During the Tuesday meeting, Ms. Keifer said the commissioners have a lot of options to look at in terms of standards for solar. Currently, large-scale solar installations are treated as a public utility, meaning there are conditional uses for them in any zoning district.
By comparison, she said, some jurisdictions limit solar arrays to land zoned for industrial use only and not for agriculture. In other areas, solar is permitted in agricultural zones, but with additional standards like increased setbacks and buffers.
New Castle County adopted new regulations in 2017, Ms. Keifer said, which allows solar in many zoning districts. They are limited in suburban reserve districts to 1,000 acres or less.

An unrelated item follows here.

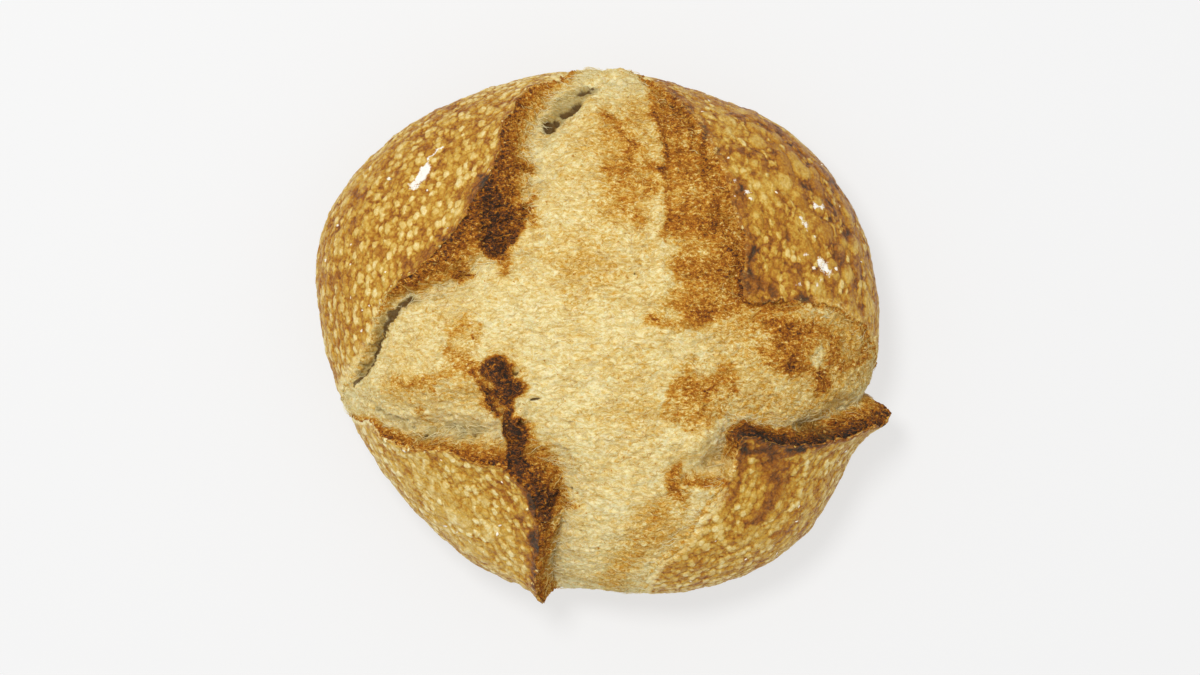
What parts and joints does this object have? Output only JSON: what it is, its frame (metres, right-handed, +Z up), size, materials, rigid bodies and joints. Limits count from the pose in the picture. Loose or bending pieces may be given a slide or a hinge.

“We’ve put together at least some thoughts — is this a use we want to allow throughout the county or do we want to limit it to industrial?” Ms. Keifer said. “Do we want to have a conversation about inside the growth zone versus outside the growth zones? Those are the sorts of alternatives in front of you so I guess the question is, are we comfortable allowing them in all the zoning districts?”
Commissioner Buckson invited several parties to speak during the meeting with the goal of offering more insight on solar.
Richard Wilkins, president of the Delaware Farm Bureau and the first to speak, said farmers are generally not opposed to solar power.
However, he spoke in favor of solar panels being constructed around parking lots, for example, as opposed to on farmland that is currently being used for crops.
According to his math, Mr. Wilkins said the state needs to take between 5% to 8% of farmland out of use for crops in order to meet new requirements for renewable energy that were approved earlier in the year by the General Assembly.
State Sen. Stephanie Hansen, who chairs the Senate’s Energy and Environment Committee, gave an overview of those new requirements.
She said with the passage of Senate Bill 33, Delaware is now required to have 40% renewable energy in its energy mix by 2035. She said currently about 20% to 25% of the state’s energy sources come from renewable energy.
“If you go to flip your switch on, you don’t just have energy from one source. You have energy from many different sources,” Sen. Hansen said. “The makeup of those sources is quite varied.”
Renewable energy can come from a variety of sources, she said, like wind turbines or hydroelectric dams. Right now, Sen. Hansen said, Delaware purchases the majority of its renewable energy from out of state.
She said that is a lost opportunity for the state and represents dependency on other states. She said there are pros to encouraging the production of solar energy or other renewable energies in Delaware.
“If we keep it here in our state, it’s jobs here for us,” Sen. Hansen said. “The cost of solar is competitive and/or lower than natural gases. It’s certainly lower than coal right now. It means less expense on your electric bill if we’re switching over to solar, which helps your constituents as well.”
Sen. Hansen said Delaware also ranks 50th in renewable energy production.
“We need to do as much as we can, reasonably, moving forward to get more renewables into our state,” she said. “(Washington, D.C.) is the only place that generates less energy in their border than Delaware.”
Terry Pepper, president of the commissioners, asked Sen. Hansen if the counties had a say before SB33 was approved about what effect the push for solar might have on county land.
“I’ve been asked by numerous people about that and I didn’t have an answer,” he said.
Sen. Hansen said she didn’t think the counties were specifically “brought to the table” for the discussion. She said the goal was to encourage the production of solar in the state and examine what the process looks like for approval.
She said the land-use decision, or where solar can be built, ultimately is up to the county.
"That is truly your domain, that is truly up to you,” Sen. Hansen said. “You represent the constituents in this area and it’s up to you to do the weighing between the scenic value versus farm value versus property rights issues versus a state environmental obligation. Where the actual use is then put is really your purview.”
Commissioner Pepper suggested the counties be brought into the discussion earlier on.
“We’re not against solar whatsoever,” he said. “The concern is, where it’s going to be and how it’s going to affect the people that live around it.”